Khristy Bozylinski, MBA, (2.4 calendar months [20% effort] all years) is a Program Manager in the Pain and Translational Symptom Science Department at the SON. She will provide programmatic support for the Center including coordination of the internal executive committee (IEC) and the ESAC meetings, Pilot Project Core meetings, and facilitate the compilation of data necessary to submit annual progress reports for the Center to NINR. She is also expert in regulatory affairs for animal and human subjects and will assist Pilot PIs in ensuring compliance. She will maintain all regulatory certifications and manage the calendar for timely renewal of required training for Center members.
Laurelyn E. Irving, PhD, (0.3 calendar months [2.5% effort] all years) is the ombudsperson for the SON. She will work with leadership to facilitate effective communication among Center members, staff, the UMB community and external partners. While she will mediate and assist in the resolution of conflicts, we will work with her to build excellence in communication with Center members early in the inception of OASIS and over time. She will develop strategies to facilitate communication so that conflicts can be prevented. However, in the case of conflicts between the MPI team, Core Directors, or any component of the Center, Dr. Irving will be responsible problem solving and mediation.
Shijun Zhu, PhD, (1.2 calendar months [10% effort] all years) is an Assistant Professor in the Organizational Systems and Adult Health Department at the SON. He also serves as a statistician and data manager for the Office of Research and Scholarship. Dr. Zhu has worked with members of the proposed Center for years and has co-authored multiple publications with them. He will be responsible for providing design and statistical support to the Pilot PIs and for assisting with data management requirements, including storage of data files with personal health information (PHI) on the school’s PHI compliant server. He will meet with each Pilot PI to discuss design and statistical power issues prior to the study start, and then throughout the project.
The Administrative Core of the OASIS Center will provide the structure and fiscal resources necessary to ensure successful management of overall center activities including the development, promotion, and fiscally responsible management of center resources.
The mission of the Model Development and Phenotyping Core (MDPC) is to provide the pilot principle investigators with infrastructure and specific conceptual and applied expertise in preclinical and clinical pain model development, behavioral testing, and phenotype evaluation. The MDPC also will develop novel chronic pain models and behavioral assays. The MDPC is co-directed by Todd Gould, MD, and Joel Greenspan, PhD, who have established expertise in preclinical model development and behavioral testing (Gould) and clinical experimental pain model development and psychometric/behavioral testing (Greenspan).
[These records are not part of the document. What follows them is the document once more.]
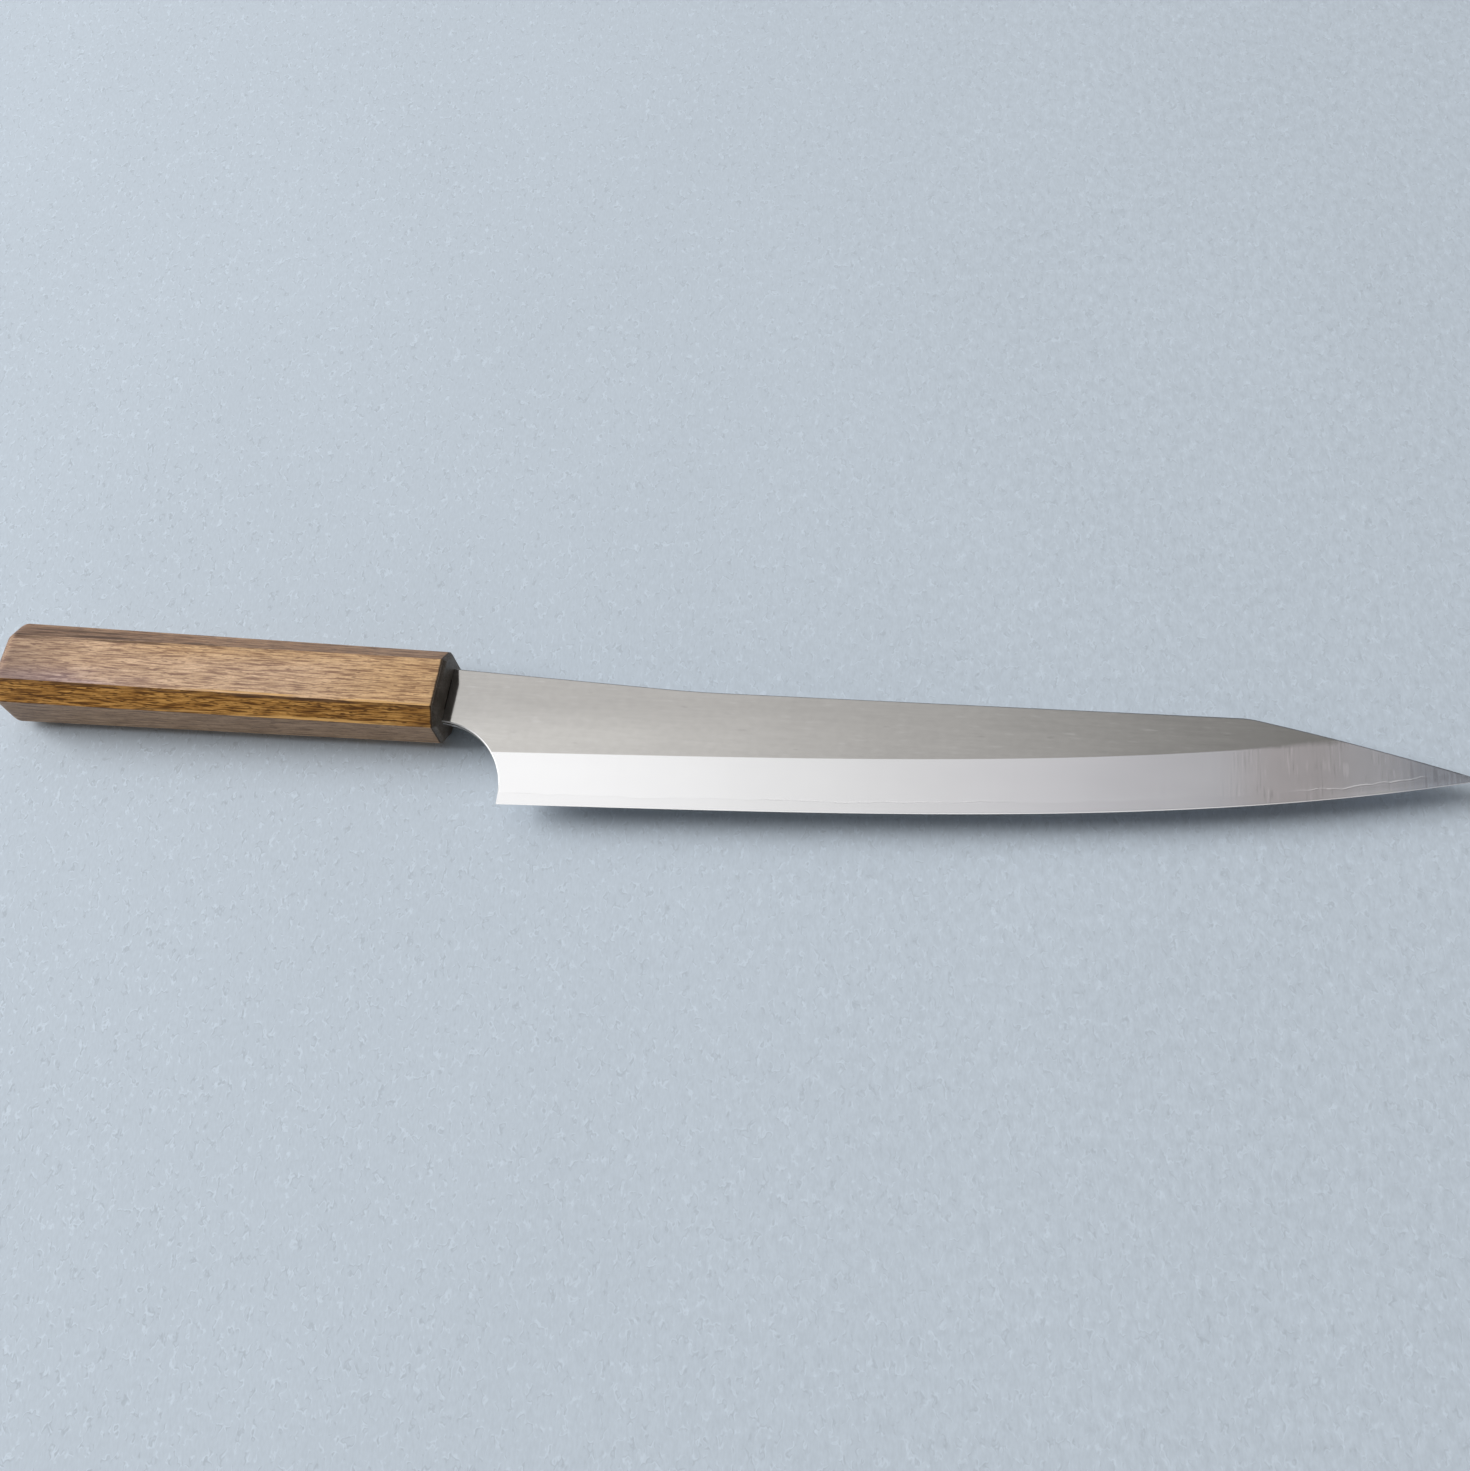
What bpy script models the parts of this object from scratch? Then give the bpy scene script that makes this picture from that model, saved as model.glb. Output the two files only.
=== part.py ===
"""Sujihiki: a long slicing knife with a laminated blade and an eight-sided wooden handle.

The knife is drawn in its own frame: X runs from the handle to the tip and is 0 where the wood ends,
Y runs up to the spine and Z through the thickness. The handle tapers, so a knife that lies on one
flat of it leans a little towards its tip, and an empty carries every part in that lying place.
"""

import math

import bmesh
import bpy
import numpy as np
from mathutils import Matrix

# Blade seen from its side
HEEL_REACH = 0.0222  # from the wood's front end to the heel, and the radius of the choil between them
HEEL_DROP = 0.0331  # the heel's corner below the handle's axis
EDGE_RUN = 0.2668  # heel to tip along X: 268 mm measured along the chord
EDGE_RISE = 0.0117  # how far the straight run of the edge climbs by the tip
BELLY_RISE = 0.0153  # what the belly adds to that by the tip
BELLY_POWER = 3.65  # a higher power keeps the belly nearer the tip
NECK_ABOVE = 0.0091  # spine above the handle's axis, where it leaves the wood
NECK_BELOW = 0.0086  # underside of the neck below the axis
NECK_FALL = 0.039  # slope of the spine over the neck, downwards
BACK_START = 0.0745  # where the neck's slope gives way to the long back
BACK_RISE = 0.013  # slope of the back, upwards
BACK_BLEND = 0.0005  # softness of the bend between them
CLIP_LENGTH = 0.0598  # the clipped point, along X
CLIP_BULGE = 0.00065  # how far the clip bows out from a straight line
CLIP_BLEND = 0.0005  # softness of the corner above the clip

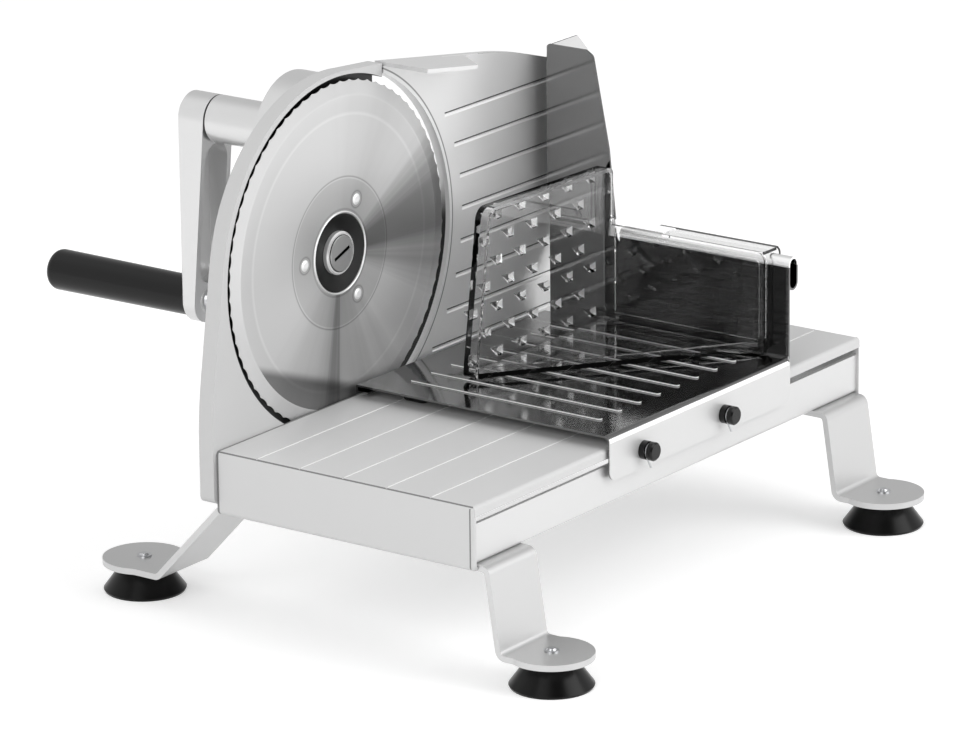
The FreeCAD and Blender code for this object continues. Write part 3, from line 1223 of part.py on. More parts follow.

The purpose of the Omics Core is to combine rigorous phenotyping of preclinical models and patients in chronic pain with cutting-edge omics methods to advance our understanding of how individual differences can reduce or amplify response to self-management interventions, as well as resilience, motivation, and capability to engage.
The purpose of the Pilot Projects Core (PPC) is to support and mentor nurse scientists in the development, implementation, and dissemination of findings of pilot studies that examine how individual differences can reduce or amplify the response to and the omics that underlie resilience, motivation, and capability to engage in self-management interventions.